En Hollywood, ya se sabe, nadie sabe nada. Hay películas que nacen con voluntad de arrancar una franquicia y se quedan en el primer intento. Después suceden curiosidades como que un thriller de carreras de coches de presupuesto medio se convierta en una franquicia progresivamente más rápida, más furiosa, más grande y… mejor.

En su estreno en el 2001, A todo gas fue recibida sin mucho por la crítica pero el público abrazó (y convirtió en éxito sorpresa del verano) el filme de Rob Cohen, quien apostaba de nuevo por el actor Paul Walker tras haberle dirigido en The Skulls. Sociedad secreta. Al otro lado de la ley, en el papel del corredor/ladrón de reproductores de DVD Dominic Toretto, estaba Vin Diesel.

No es que su presupuesto fuera del todo bajo (36 millones de euros), pero nadie esperaba que recaudara mundialmente más de cinco veces eso. Una secuela era de prever, pero nadie esperaba que llegara hasta las diez (dos más están en camino) sobre todo después del ligero descalabro de la tercera, A todo gas: Tokyo Race, sin las estrellas del original y cuyo único buen personaje moría; lo que no significaba que no pudiera salir más en la saga.

Y sin embargo, ahí lo tienen, una casi serie B convertida en la franquicia más lucrativa en la historia de Universal. Los ladrones de mediana monta se han convertido en Robin Hoods de altos vuelos, trotamundos irrefrenables (ya han visto cuatro continentes), hackers nivel Elliot Alderson y peleadores hábiles con brazos, piernas y cabeza. Para una legión de espectadores de todo el planeta, la familia sobre la que tanto insiste Toretto, no biológica, sino construida a lo largo del periplo vital, es como su propia familia.

Por eso Fast & Furious 7 era un espectáculo de levantarse de la butaca, pero también un golpe emocional de los que pueden hundirte en ella. Se trataba del primer episodio estrenado después del fallecimiento, en accidente de tráfico, del actor Paul Walker, resucitado en partes del filme con ayuda de los efectos digitales de la compañía WETA de Peter Jackson. También por eso, algunos han visto como una traición que la saga continúe sin Walker, mitad de su corazón emocional. Tanto dentro como, al parecer, fuera de la pantalla.

Sobre las espaldas del director F. Gary Gray recaía una misión difícil (o unas cuantas de ellas): igualar la espectacularidad del séptimo episodio, conseguir que el público aceptara Fast & Furious sin Walker y conquistar de nuevo a los críticos abrumados por el dinamismo de las últimas entregas dirigidas por Justin Lin (quinta y sexta) y la única dirigida por James Wan (séptima). No, no debe de ser fácil haber sido Gray estos últimos meses, aunque tampoco debe de haber sido aburrido: se ha sentido, dice, «como un niño en una juguetería» haciendo chocar y destrozando los coches por valor de decenas de millones de euros de Fast & Furious 8.

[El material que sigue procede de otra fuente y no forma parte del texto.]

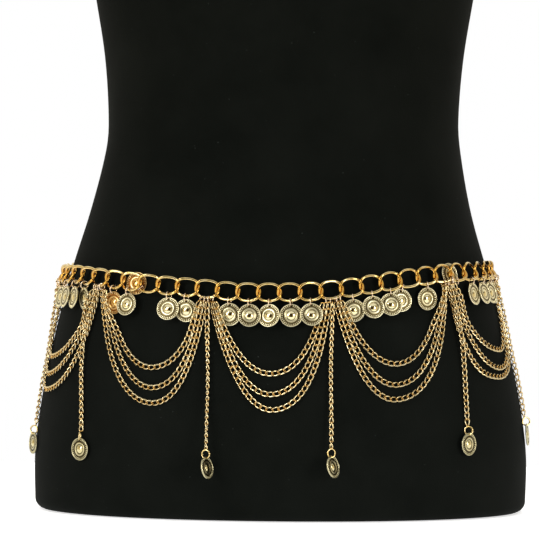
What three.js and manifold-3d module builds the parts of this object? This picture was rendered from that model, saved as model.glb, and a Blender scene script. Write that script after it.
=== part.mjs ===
// A coin chain belt worn on a limbless dress form.
// Millimetres, +Z up, the form's front faces -Y, and +X is on the right of somebody who looks at the front.
// The origin is the middle of the form's flat bottom.
//
// Everything on the form is placed by its bearing (degrees around the form's axis, 0 at the front,
// positive towards +X), its height, and its lift (how far it stands off the form's surface).

import * as THREE from 'three';
import { mergeVertices } from 'three/addons/utils/BufferGeometryUtils.js';
import Module from 'manifold-3d';

const wasm = await Module();
wasm.setup();

// ---------------------------------------------------------------- driving sizes

const TOUCH_GAP = 0.3;

// Main chain: a large open curb chain of twisted oval links.
const LINK_HEIGHT = 13.6;
const LINK_WIRE = 2.0;
const LINK_PITCH = 13.9;
const LINK_TWIST = 0.055;
const LINK_SQUARENESS = 2.3;
const JOINED_OVERLAP = 0.55;
const LINK_SEGMENTS = 10;
const LINK_SIDES = 5;

// Drop links part the belt's bays, and five coin links fill each bay.
const LINKS_PER_BAY = 6;
const FIRST_DROP_LINK = -15;
const FRONT_SHIFT = -7.5;
const BACK_LINKS = { left: 14, right: 15 };

// Coins, and the jump rings that hold them.
const COIN_RADIUS = 7.7;
const COIN_THICKNESS = 0.8;
const COIN_SIDES = 12;
const BOSS_RADIUS = 3.0;
const BOSS_HEIGHT = 0.8;
const HOLE_INSET = 1.3;
const RING_RADIUS = 2.65;
const RING_WIRE = 0.85;
const END_RING_RADIUS = 2.8;
const BUNDLE_RING_RADIUS = 2.1;
const RING_SIDES = 4;
const RING_SEGMENTS = 8;
const RING_SLACK = 0.4;

// Small chains: swags and drops. A plain tube stands for each one.
const STRAND_DIAMETER = 2.4;
const STRAND_STEP = 10.5;
const STRAND_SIDES = 8;

// Dress form.
const FORM_SIDES = 32;
const BASE_CORNER = 7;
const NECK_TOP = 742;
const FORM_SECTIONS = [
  { height: 0, aside: 1.2, halfWidth: 171, front: 121, back: 126, squareness: 2.05 },
  { height: 41, aside: 1.2, halfWidth: 171.4, front: 121.5, back: 128, squareness: 2.05 },
  { height: 83, aside: 0.9, halfWidth: 165.7, front: 120, back: 127, squareness: 2.08 },
  { height: 125, aside: 0.2, halfWidth: 156.3, front: 116.5, back: 122, squareness: 2.15 },
  { height: 167, aside: -0.5, halfWidth: 144.8, front: 111, back: 114, squareness: 2.2 },
  { height: 209, aside: 0, halfWidth: 132.4, front: 104, back: 104, squareness: 2.2 },
  { height: 251, aside: 1.3, halfWidth: 123.5, front: 98.5, back: 95, squareness: 2.15 },
  { height: 272, aside: 1.2, halfWidth: 122.1, front: 97, back: 92, squareness: 2.15 },
  { height: 314, aside: 1.3, halfWidth: 125, front: 98, back: 93, squareness: 2.15 },
  { height: 356, aside: 1.2, halfWidth: 131.6, front: 102, back: 97, squareness: 2.2 },
  { height: 400, aside: 1.2, halfWidth: 139, front: 109.5, back: 102, squareness: 2.2 },
  { height: 425, aside: 1.2, halfWidth: 142.6, front: 115, back: 104, squareness: 2.2 },
  { height: 450, aside: 1.2, halfWidth: 146, front: 118, back: 106, squareness: 2.25 },
  { height: 475, aside: 1.2, halfWidth: 148.8, front: 116, back: 107.8, squareness: 2.25 },
  { height: 500, aside: 1.2, halfWidth: 151, front: 109.5, back: 109, squareness: 2.3 },
  { height: 550, aside: 1, halfWidth: 157, front: 91, back: 108, squareness: 2.3 },
  { height: 595, aside: 0.8, halfWidth: 159, front: 76, back: 98, squareness: 2.3 },
  { height: 622, aside: 0.6, halfWidth: 146, front: 66, back: 86, squareness: 2.3 },
  { height: 645, aside: 0.4, halfWidth: 112, front: 58, back: 74, squareness: 2.2 },
  { height: 664, aside: 0.2, halfWidth: 78, front: 53, back: 66, squareness: 2.1 },
  { height: 684, aside: 0, halfWidth: 60, front: 51, back: 60, squareness: 2 },
  { height: 710, aside: 0, halfWidth: 55, front: 51, back: 57, squareness: 2 },
  { height: NECK_TOP, aside: 0, halfWidth: 54, front: 52, back: 56, squareness: 2 },
];

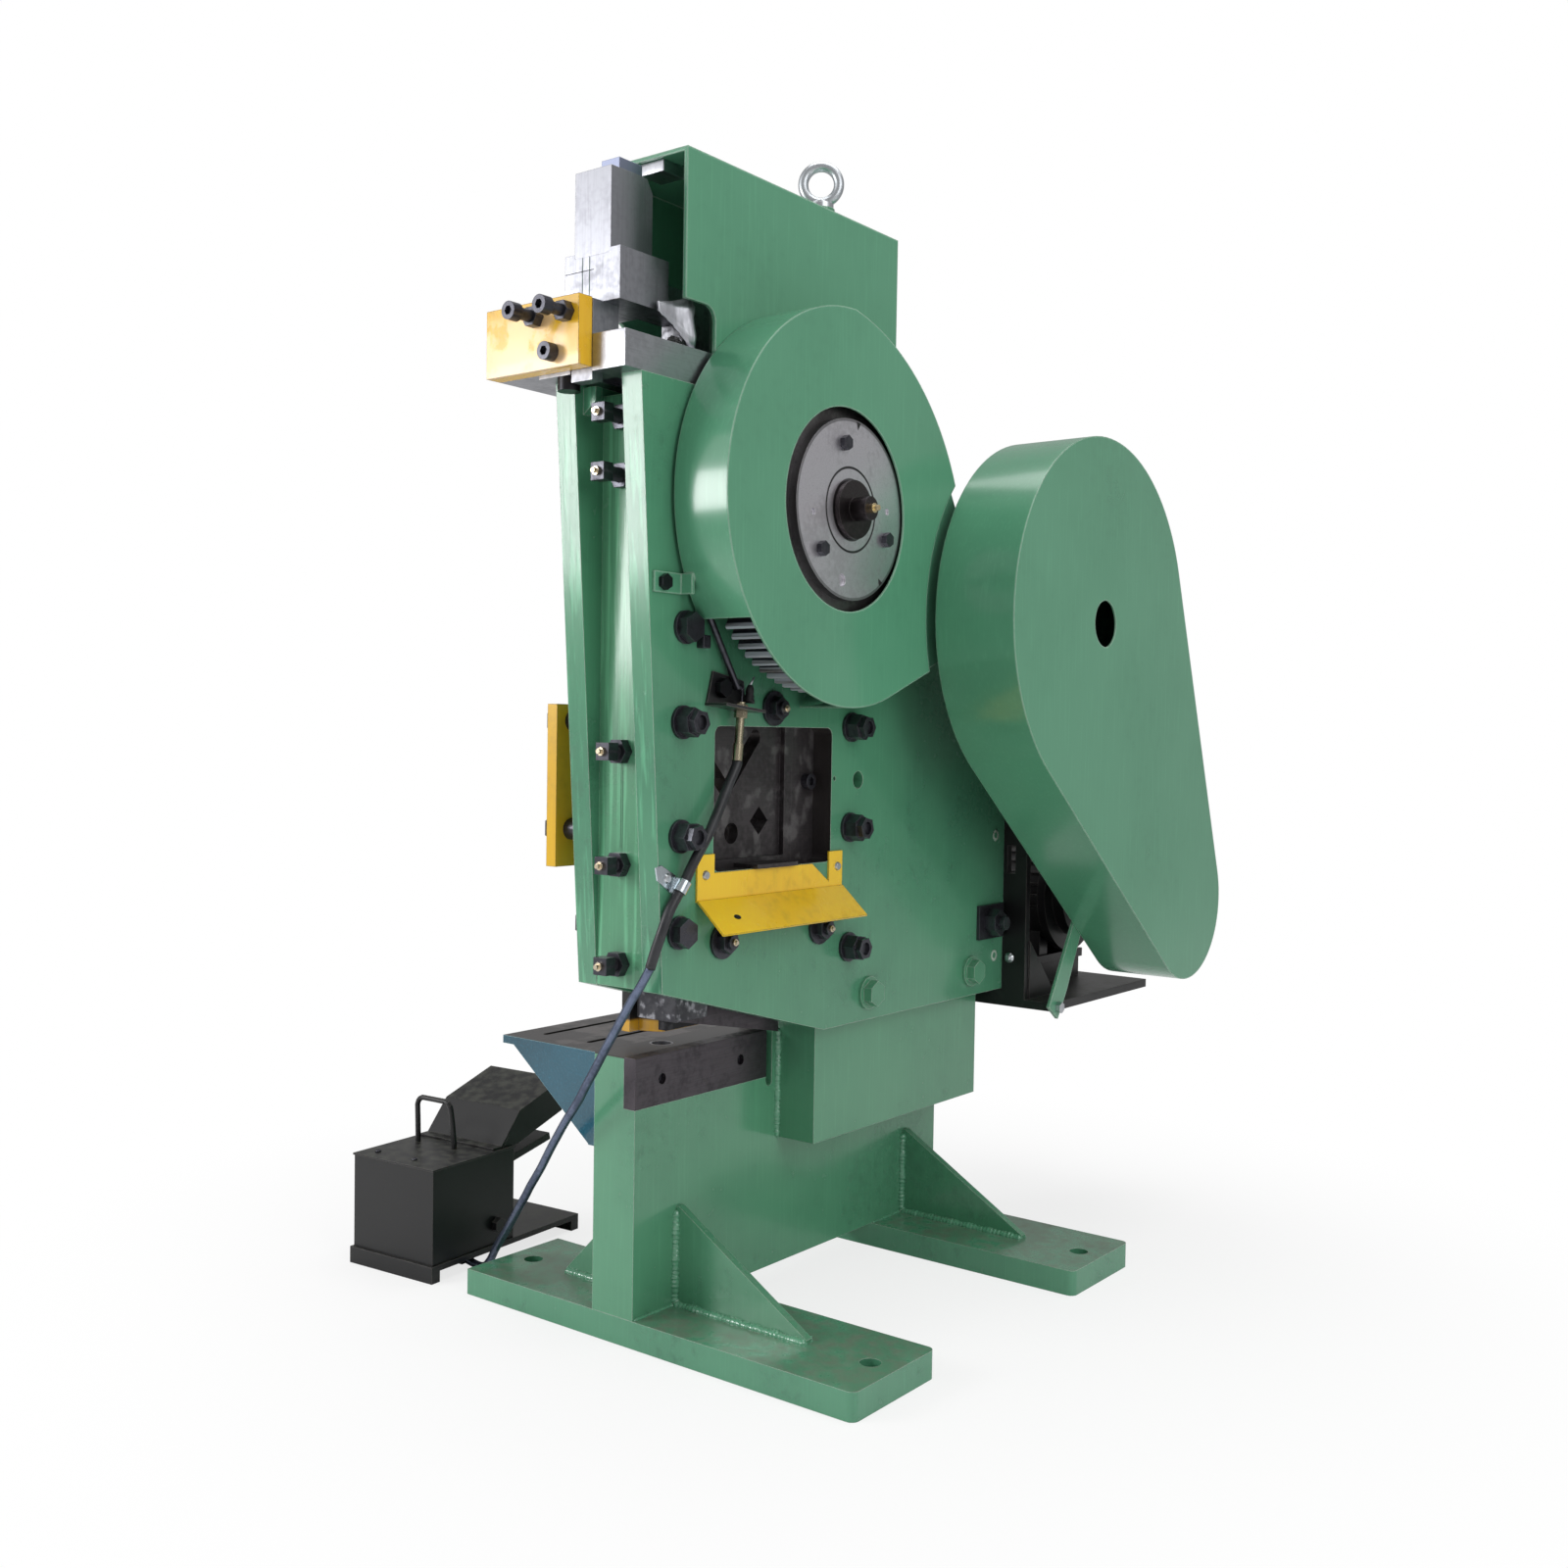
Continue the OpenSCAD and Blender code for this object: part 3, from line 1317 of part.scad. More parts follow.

Gray no es nuevo en el terreno recorrido a toda pastilla por Fast & Furious. Recordemos que su filmografía incluye una película de robos, Hasta el final, especie de versión black de Nikita, dura de matar. También una espléndida película de acción pura como Negociador, una de persecuciones de coches como The italian job y una con Vin Diesel, Diablo, que mejor no recordar en exceso.

A la espera del veredicto del público, Fast & Furious 8 ha topado con primeras críticas no tan exaltadas como las del anterior capítulo, aunque no todos los días uno puede ver bólidos llover, un submarino nuclear perseguir coches o a Jason Statham haciendo de canguro a su manera. Gray, además, bien ayudado por su director de segunda unidad, el veterano Spiro Razatos, ha conseguido que estas escenas imposibles luzcan realistas en lugar de como borrosos derroches infográficos.

Tampoco ha olvidado el importante factor emocional de la saga, y pone énfasis doloroso en la ruptura de la familia por las malas artes de Cipher, la villana encarnada por Charlize Theron. Octavas partes, se supone, no podían ser buenas, pero esta funciona a todo gas.